■ **STATED PROBLEM**
Pick out each line containing the string "OpenSCAD".

■ **GIVEN DATA**
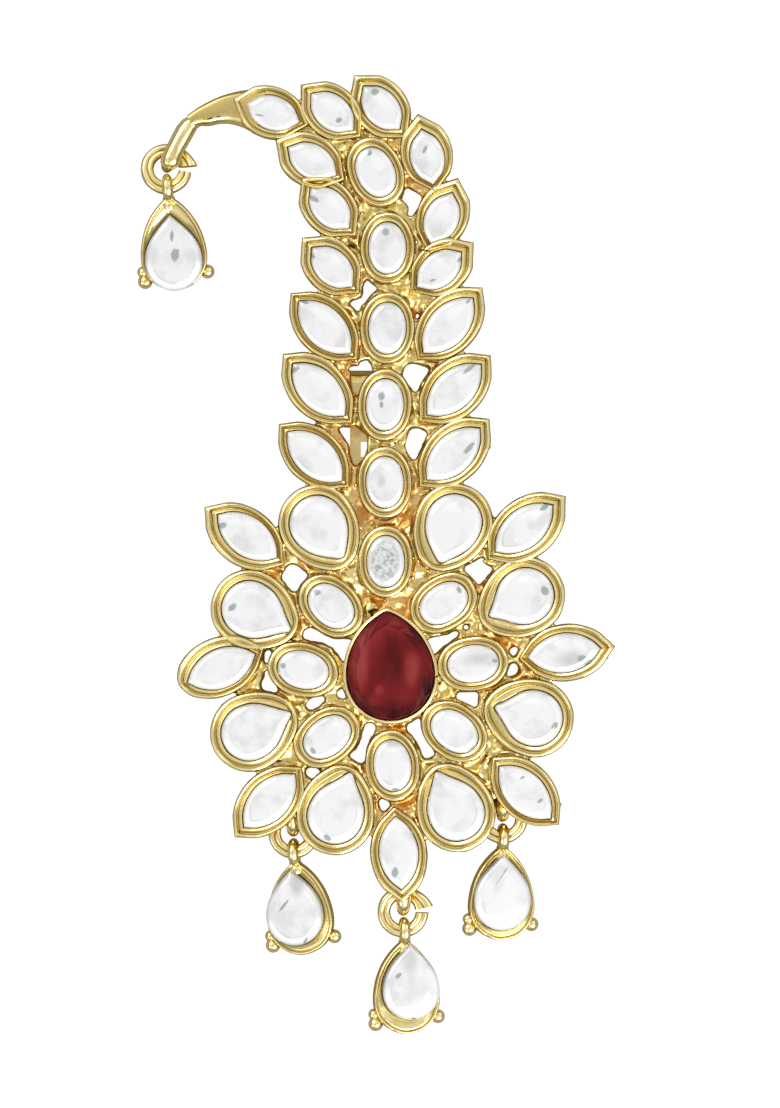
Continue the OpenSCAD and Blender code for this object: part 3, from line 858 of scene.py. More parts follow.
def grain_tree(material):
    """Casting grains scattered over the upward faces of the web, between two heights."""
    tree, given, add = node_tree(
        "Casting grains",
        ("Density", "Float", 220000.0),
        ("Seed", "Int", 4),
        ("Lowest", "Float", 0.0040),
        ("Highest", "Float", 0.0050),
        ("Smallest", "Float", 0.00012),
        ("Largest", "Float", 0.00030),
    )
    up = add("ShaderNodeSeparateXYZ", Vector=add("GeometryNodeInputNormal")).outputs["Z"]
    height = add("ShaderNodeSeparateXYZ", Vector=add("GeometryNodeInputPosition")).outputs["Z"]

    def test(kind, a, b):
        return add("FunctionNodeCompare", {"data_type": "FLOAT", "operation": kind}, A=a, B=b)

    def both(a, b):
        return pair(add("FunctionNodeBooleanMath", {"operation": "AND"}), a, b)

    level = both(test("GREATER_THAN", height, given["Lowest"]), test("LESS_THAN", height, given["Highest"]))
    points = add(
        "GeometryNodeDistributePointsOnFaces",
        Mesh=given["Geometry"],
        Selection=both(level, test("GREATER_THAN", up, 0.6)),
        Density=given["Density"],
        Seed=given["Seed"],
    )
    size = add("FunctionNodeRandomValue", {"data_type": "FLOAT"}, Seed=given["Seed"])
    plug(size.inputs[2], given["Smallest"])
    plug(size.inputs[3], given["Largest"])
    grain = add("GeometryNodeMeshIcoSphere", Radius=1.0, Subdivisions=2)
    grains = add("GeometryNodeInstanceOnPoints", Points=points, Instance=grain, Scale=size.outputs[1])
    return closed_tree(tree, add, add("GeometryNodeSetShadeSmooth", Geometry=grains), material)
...
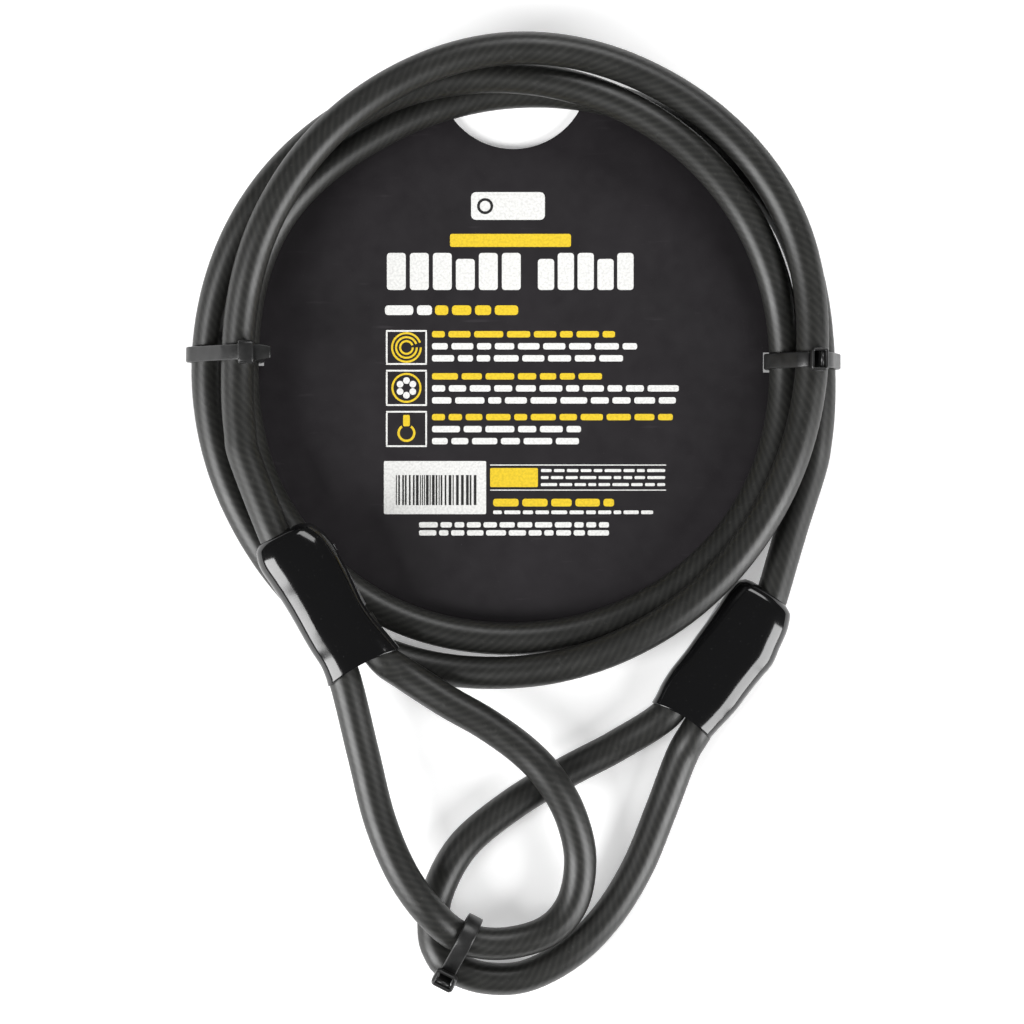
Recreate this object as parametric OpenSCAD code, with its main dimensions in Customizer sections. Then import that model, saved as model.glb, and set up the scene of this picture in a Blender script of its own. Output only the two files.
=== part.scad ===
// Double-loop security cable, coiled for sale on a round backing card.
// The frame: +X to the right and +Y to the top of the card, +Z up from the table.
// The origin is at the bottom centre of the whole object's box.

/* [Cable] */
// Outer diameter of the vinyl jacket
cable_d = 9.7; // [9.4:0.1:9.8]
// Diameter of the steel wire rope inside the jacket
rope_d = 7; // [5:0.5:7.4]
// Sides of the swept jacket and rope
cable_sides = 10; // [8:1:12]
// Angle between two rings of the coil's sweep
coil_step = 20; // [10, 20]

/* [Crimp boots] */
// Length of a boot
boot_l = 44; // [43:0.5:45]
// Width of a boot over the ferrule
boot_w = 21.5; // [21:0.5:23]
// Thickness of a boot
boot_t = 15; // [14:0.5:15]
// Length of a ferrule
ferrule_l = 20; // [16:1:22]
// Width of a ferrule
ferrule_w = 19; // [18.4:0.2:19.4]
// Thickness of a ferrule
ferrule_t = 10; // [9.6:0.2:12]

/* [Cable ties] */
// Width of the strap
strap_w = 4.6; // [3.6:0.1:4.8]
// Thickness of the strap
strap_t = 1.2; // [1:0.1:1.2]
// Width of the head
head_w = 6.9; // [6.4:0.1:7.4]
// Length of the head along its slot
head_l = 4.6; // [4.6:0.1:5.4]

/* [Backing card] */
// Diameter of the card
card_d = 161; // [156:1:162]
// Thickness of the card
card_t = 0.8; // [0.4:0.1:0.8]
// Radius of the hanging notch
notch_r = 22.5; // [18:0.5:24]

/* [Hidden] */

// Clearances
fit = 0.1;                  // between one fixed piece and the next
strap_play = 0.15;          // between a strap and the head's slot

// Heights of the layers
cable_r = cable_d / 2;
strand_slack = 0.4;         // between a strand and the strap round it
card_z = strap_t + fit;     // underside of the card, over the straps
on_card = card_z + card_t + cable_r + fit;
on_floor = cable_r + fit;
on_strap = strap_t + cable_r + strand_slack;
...
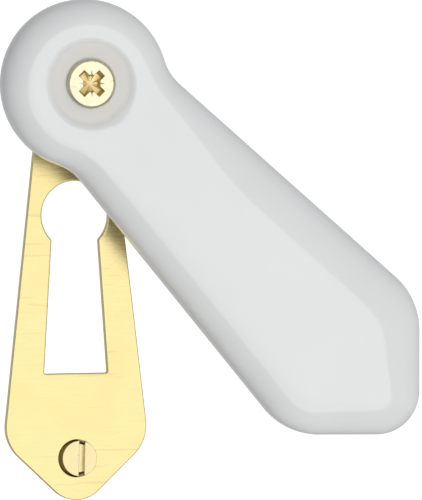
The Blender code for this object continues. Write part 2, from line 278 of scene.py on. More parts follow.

■ **THE ANSWER**
Continue the OpenSCAD and Blender code for this object: part 3, from line 858 of scene.py. More parts follow.
Recreate this object as parametric OpenSCAD code, with its main dimensions in Customizer sections. Then import that model, saved as model.glb, and set up the scene of this picture in a Blender script of its own. Output only the two files.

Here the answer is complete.